Slaves to Darkness by John French
As the traitor fleet closes on Terra, turmoil grips its heart. Horus lies wounded, and as the greatest battle of all time looms, it falls to Maloghurst the Twisted to hold the force together and save the Warmaster…
Slaves to Darkness is a rare thing in the Horus Heresy series: a book entirely from the traitor’s POV. This gives it something unique and makes it an interesting character study. Especially if you try to compare the characters to how they start the series, and that is what this book does best. It really shows the horror of Chaos and the daemonic forces the traitors have sided in their full light. Once Chaos has its talons in you, there is no going back and some of our characters truly and finally learn that here.
The plot revolves around the traitor legions gathering for their final assault on Terra and the homeworld of the Imperium. However, some serious cracks are beginning to appear as madness descends on those legions that have sunk too far into the hands of Chaos, while the Warmaster himself has been laid low by an unhealing wound.

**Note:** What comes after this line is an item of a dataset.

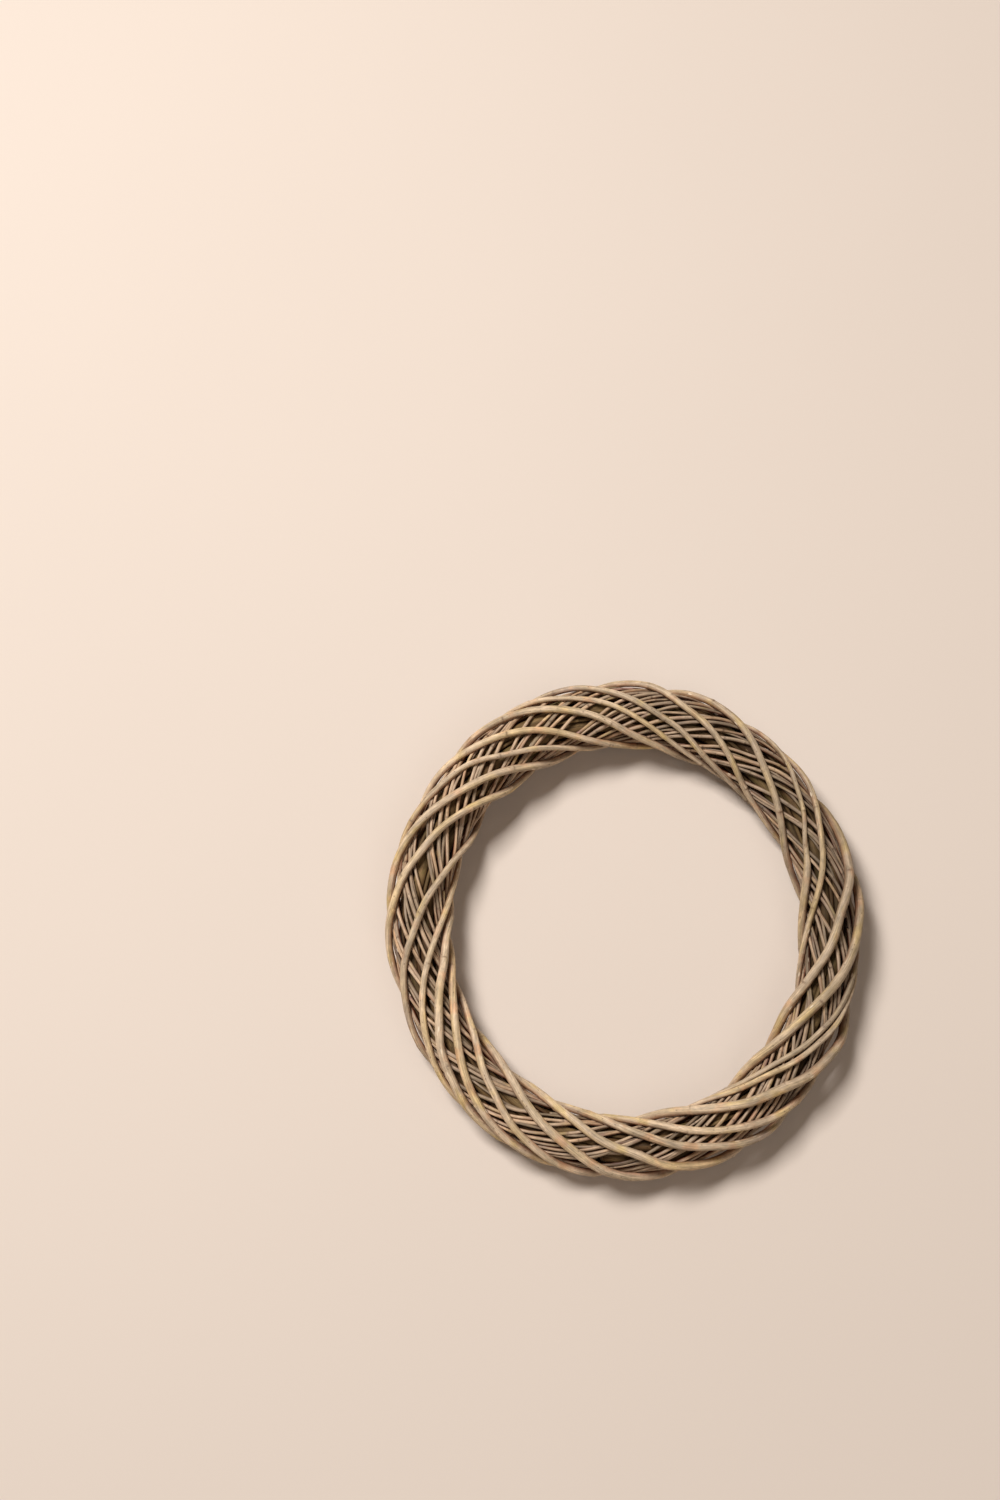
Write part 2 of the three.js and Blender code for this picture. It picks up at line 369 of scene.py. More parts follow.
def scar_closeness(along, angle, scars, radius):
    """How much each point belongs to a scar: to its shelf, its dark rim and the knuckle round the rod."""
    shelf = np.zeros(np.broadcast_shapes(along.shape, angle.shape))
    rim = np.zeros_like(shelf)
    knuckle = np.zeros_like(along)
    for place, turn, size in scars:
        near = np.abs(along[:, 0] - place) < SCAR_REACH
        beyond = along[near] - place
        arc = (np.mod(angle - turn + np.pi, 2 * np.pi) - np.pi) * radius[near]
        slope = np.exp(-(beyond / np.where(beyond < 0, SCAR_RISE, SCAR_DROP)) ** 2)
        shelf[near] += size * slope * np.exp(-(arc / SCAR_WIDTH) ** 2)
        rim[near] += size * np.exp(-((beyond - RIM_PLACE) / RIM_LENGTH) ** 2 - (arc / SCAR_WIDTH) ** 2)
        knuckle[near] += size * np.exp(-(beyond / KNUCKLE_LENGTH) ** 2)
    return np.clip(shelf, 0, 1), np.clip(rim, 0, 1), knuckle


print("a scar rises over", SCAR_RISE / MM, "mm and drops over", SCAR_DROP / MM, "mm")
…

From here it splits into three main arcs: the senior figures of the Sons of Horus legion vying for power, the Iron Warriors marching to bring the World Eaters legion back to heel and Lorgar’s plan to bring the newly-risen Daemon Prince Fulgrim back into the war.
Overall, this book has sits with Master of Mankind. It’s good, but not great. However, saying that, the confrontation between the Iron Warriors and the World Eaters was just fantastic – some brilliant, atmospheric writing that just oozes menace, carnage and tension.